__What is asked__:
Please copy the lines below exactly, from the first one through the line showing "wasm.setup();".
** Start **
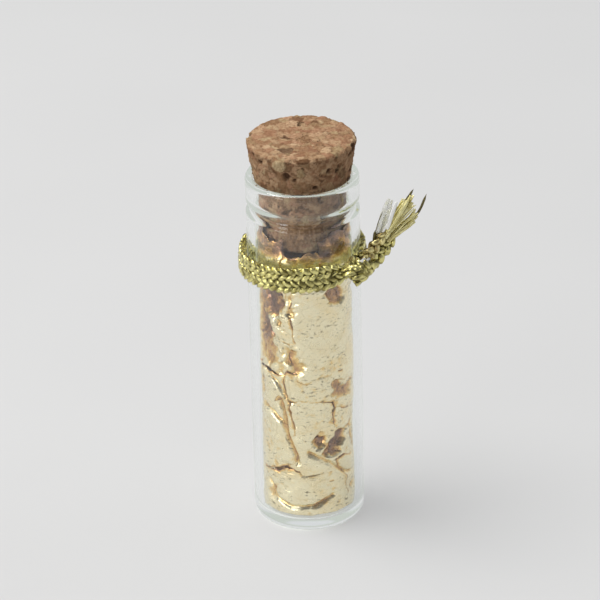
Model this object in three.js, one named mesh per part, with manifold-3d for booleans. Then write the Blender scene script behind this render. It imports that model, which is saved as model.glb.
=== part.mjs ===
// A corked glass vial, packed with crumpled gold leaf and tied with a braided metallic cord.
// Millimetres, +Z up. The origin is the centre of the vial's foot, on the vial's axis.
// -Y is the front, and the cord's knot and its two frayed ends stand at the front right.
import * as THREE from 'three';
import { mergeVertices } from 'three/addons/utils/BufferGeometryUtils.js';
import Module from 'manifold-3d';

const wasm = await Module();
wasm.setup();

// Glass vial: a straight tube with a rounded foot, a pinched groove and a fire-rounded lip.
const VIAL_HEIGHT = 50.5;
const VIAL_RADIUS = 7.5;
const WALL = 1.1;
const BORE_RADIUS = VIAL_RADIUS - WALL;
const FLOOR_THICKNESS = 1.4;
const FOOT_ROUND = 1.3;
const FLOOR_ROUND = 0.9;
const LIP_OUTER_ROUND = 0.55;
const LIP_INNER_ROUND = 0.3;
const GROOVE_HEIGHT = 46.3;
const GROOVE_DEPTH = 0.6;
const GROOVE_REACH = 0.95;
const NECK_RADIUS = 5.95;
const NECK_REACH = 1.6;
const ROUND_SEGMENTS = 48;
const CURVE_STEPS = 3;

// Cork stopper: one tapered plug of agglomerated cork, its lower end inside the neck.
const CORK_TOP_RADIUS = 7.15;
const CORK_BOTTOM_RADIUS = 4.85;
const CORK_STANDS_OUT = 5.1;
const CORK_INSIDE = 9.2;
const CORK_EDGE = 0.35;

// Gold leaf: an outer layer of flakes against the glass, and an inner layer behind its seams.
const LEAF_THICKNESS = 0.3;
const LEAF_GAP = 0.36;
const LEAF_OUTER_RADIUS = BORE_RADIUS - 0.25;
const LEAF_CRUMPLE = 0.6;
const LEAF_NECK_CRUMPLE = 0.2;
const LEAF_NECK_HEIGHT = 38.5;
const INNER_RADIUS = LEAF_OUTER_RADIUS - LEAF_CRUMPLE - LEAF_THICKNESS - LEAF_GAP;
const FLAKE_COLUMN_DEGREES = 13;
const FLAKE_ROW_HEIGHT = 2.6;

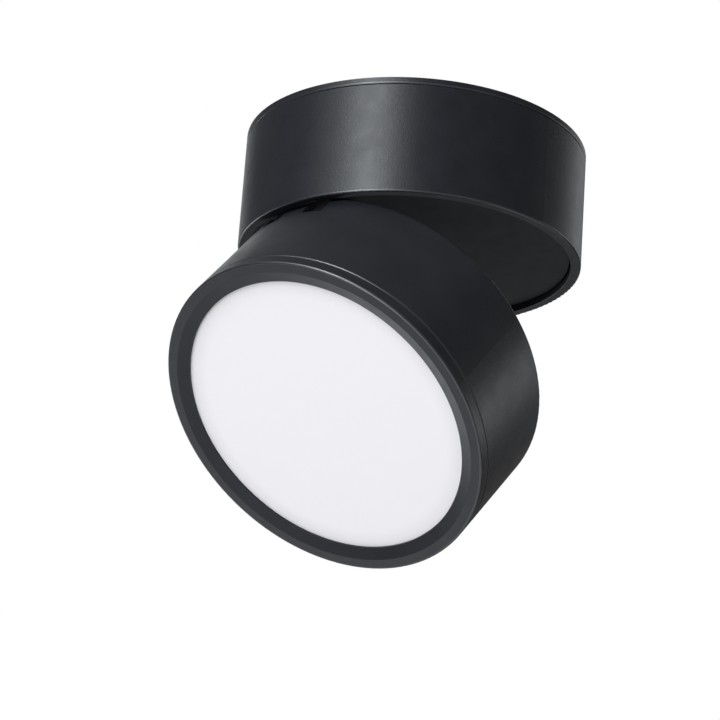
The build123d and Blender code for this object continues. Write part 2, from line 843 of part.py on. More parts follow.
** End **
__Solution to this task__:
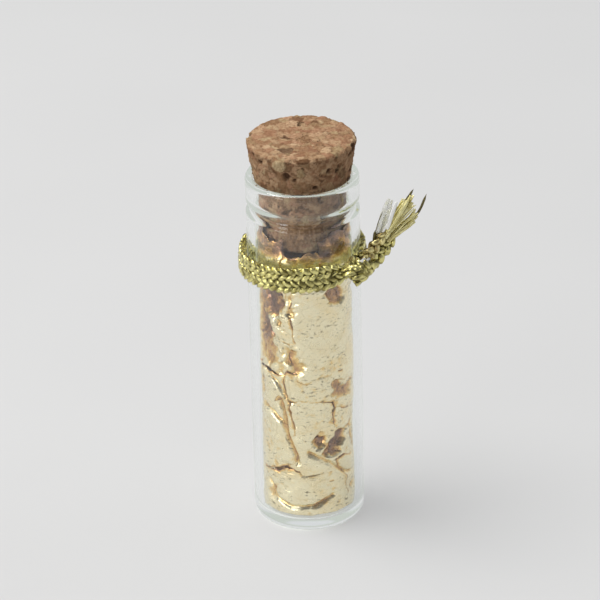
Model this object in three.js, one named mesh per part, with manifold-3d for booleans. Then write the Blender scene script behind this render. It imports that model, which is saved as model.glb.
=== part.mjs ===
// A corked glass vial, packed with crumpled gold leaf and tied with a braided metallic cord.
// Millimetres, +Z up. The origin is the centre of the vial's foot, on the vial's axis.
// -Y is the front, and the cord's knot and its two frayed ends stand at the front right.
import * as THREE from 'three';
import { mergeVertices } from 'three/addons/utils/BufferGeometryUtils.js';
import Module from 'manifold-3d';

const wasm = await Module();
wasm.setup();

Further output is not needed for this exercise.